Reflected in the fairy-tale, there is also the story of how all sounds were divided into musical and noisy ones, and accords - into CONSONANCES (pleasant in sound) and DISSONANCES (a relation of tension between various tones).

In the middle ages, the first professional schools of musical composition were attached to the Christian Church and called "Schools of Austere Writing." They subjected all dissonances to severe discrimination, including the use of noisy instruments. For example, C and F sounding simultaneously were labeled as "the devil's accords," and, as for the composers using them in their works, they would meet their ends in the scalding fire of inquisition. Drums, tambourines, gongs and other instruments from the Pre-Christian era were also considered "sinful," and their owners were thought to be wizards and witches. This is what the dramatic story dwells on - the development of the relationship between consonances and dissonances, and between musical and noisy sounds.

While reading the fairy-tale you will run across several musical terms that grow into characters and sometimes even serve as valuable items. These are:

Fermata (Fermata /It./ a pause, usually indicated by the sign. BPD of M, p.43).

Staccato (Staccato /It./ Detached, with each note separated from the next and quickly released. BPD of M, p.113).

Legato (Legato /It./ Even, without any break between the notes, smooth).

In spite of the fairy-tale surroundings, the essence of the phenomena reflected in music is not changed in the least! And perhaps my young readers, upon hearing this tale, will start treating footnotes with a bit more interest and attention.

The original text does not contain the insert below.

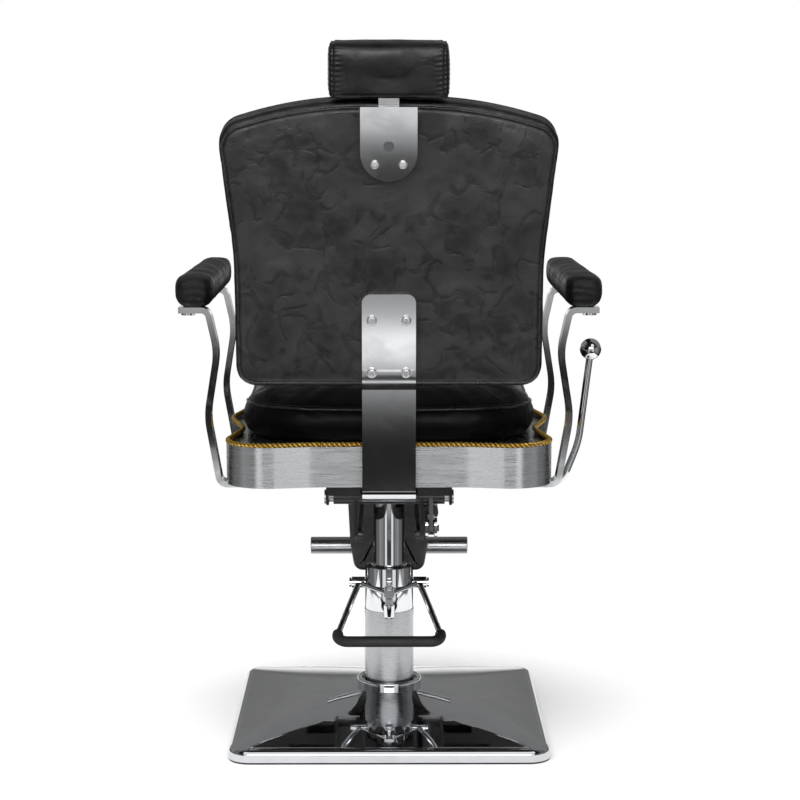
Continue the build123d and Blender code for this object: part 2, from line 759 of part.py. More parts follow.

My students love to hear this fairy-tale, so I hope it will appeal to my readers, too. Let it bring joy to you and help you look at footnotes in a new way, as well as hear all musical sounds anew. Through many years music has been attempting to reach us, so it had to go through a multitude of real adventures compared with which, any fantasy fades. If this book makes it easier for you to overcome the difficulties of understanding music as a language, it will be the greatest reward I could ever hope to get for the work that I have accomplished.